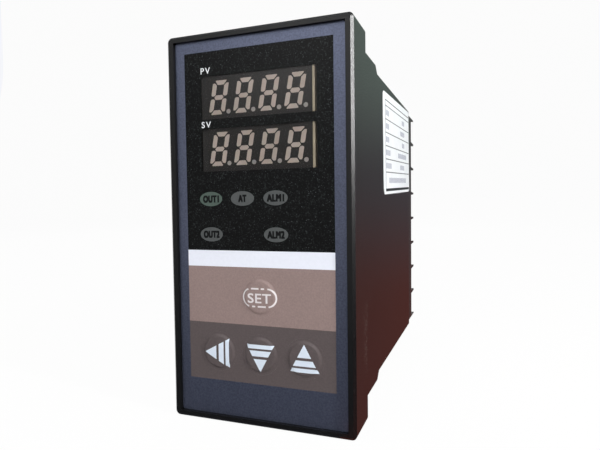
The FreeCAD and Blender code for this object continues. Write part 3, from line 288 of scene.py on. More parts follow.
class StageSettings(bpy.types.PropertyGroup):
    """Camera, lamps, floor and backdrop."""
    camera: position("Camera", "Place of the camera", (51.08 * MM, -120.79 * MM, 5.41 * MM))
    yaw: turn("Yaw", "Camera turned to the left", 20.31)
    pitch: turn("Pitch", "Camera turned up", -2.43)
    roll: turn("Roll", "Camera turned about its view", -0.724)
    lens: amount("Lens", "Focal length in millimetres", 30.19)
    sensor: amount("Sensor", "Width of the sensor in millimetres", 36)
    shift: FloatVectorProperty(name="Shift", description="Lens shift", size=2, default=(0.00168, 0.0046))
    nearest: length("Nearest", "The camera sees nothing nearer than this", 5)
    key_place: position("Key lamp", "Lamp at the upper right", (0.2, -0.36, 0.38))
    key_size: length("Key size", "Side of the lamp at the upper right", 260)
    key_power: amount("Key power", "Watts of the lamp at the upper right", 1.25)
    fill_place: position("Fill lamp", "Large lamp over the camera", (-0.24, -0.8, 0.43))
    fill_size: length("Fill size", "Side of the large lamp over the camera", 400)
    fill_power: amount("Fill power", "Watts of the large lamp over the camera", 2.15)
    edge_place: position("Edge lamp", "Narrow upright lamp at the right front edge", (0.27, -0.075, 0.165))
    edge_width: length("Edge lamp width", "Width of the narrow lamp", 20)
    edge_height: length("Edge lamp height", "Height of the narrow lamp", 240)
    edge_power: amount("Edge power", "Watts of the narrow lamp, as reflections see it", 1.9)
    side_power: amount("Side power", "Watts of the same lamp, as dull light on the right side", 0.95)
    rear_place: position("Rear lamp", "Lamp behind the object", (-0.3, 0.95, 0.7))
    rear_size: length("Rear size", "Side of the lamp behind the object", 800)
    rear_power: amount("Rear power", "Watts of the lamp behind the object", 4.0)
    aim_back: length("Aim", "Point that the large lamps face, behind the panel", 30)
    room_light: amount("Room light", "Brightness of the room", 0.29)
    room_seen: amount("Room as seen", "Brightness of the room as the camera sees it past the backdrop", 1.0)
    room_colour: paint("Room", "Colour of the room's light", "#f4f6fa")
    floor_colour: paint("Floor", "Floor and backdrop", "#efeeec")
    floor_gap: length("Floor gap", "Space between the object and the floor", 0.05)
    card_lift: length("Card lift", "How far the tinted card lies over the floor and the dark one", 0.02)
    floor_lift: amount("Floor lift", "Share of plain white in the floor as the camera sees it", 0.96)
    floor_front: length("Floor front", "Front end of the floor before the panel", 2500)
    floor_bend: length("Floor bend", "Where the floor starts to rise behind the panel", 1100)
    bend_radius: length("Bend radius", "Radius of the bend between floor and backdrop", 900)
    backdrop: length("Backdrop", "Height of the backdrop", 2600)
    floor_half: length("Floor half width", "Half the width of floor and backdrop", 2500)
    front_card_reach: length("Front card reach", "Dark card: its front end before the panel", 220)
    front_card_end: length("Front card end", "Dark card: its back end before the panel", 4)
    front_card_left: length("Front card left", "Dark card: its left edge", -220)
    front_card_colour: paint("Front card", "Dark card on the floor before the object", "#5c5d66")
    card_reach: length("Card reach", "Tinted card: its front end before the panel", 20)
    card_back: length("Card back", "Tinted card: its upright part behind the panel", 210)
    card_left: length("Card left", "Tinted card: its left edge, under the object's right side", 20)
    card_right: length("Card right", "Right edge of both cards", 420)
    card_height: length("Card height", "Tinted card: its upper edge over the floor", 420)
    card_low: paint("Card foot", "Tinted card at the floor", "#a05950")
    card_middle: paint("Card middle", "Tinted card between its foot and its top", "#817c84")
    card_high: paint("Card top", "Upper part of the tinted card", "#c3dace")
    foot_end: length("Foot end", "Tinted card: height at which its foot has turned to its middle", 60)
    top_start: length("Top start", "Tinted card: height at which its middle starts to turn", 80)
    top_end: length("Top end", "Tinted card: height at which it has turned to its top", 140)
    card_strength: amount("Card strength", "Brightness of both cards", 1.05)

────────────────

Exercise details -
Check every line of the data above for the string "this", and copy those that have it.

Written reply -
The FreeCAD and Blender code for this object continues. Write part 3, from line 288 of scene.py on. More parts follow.
    nearest: length("Nearest", "The camera sees nothing nearer than this", 5)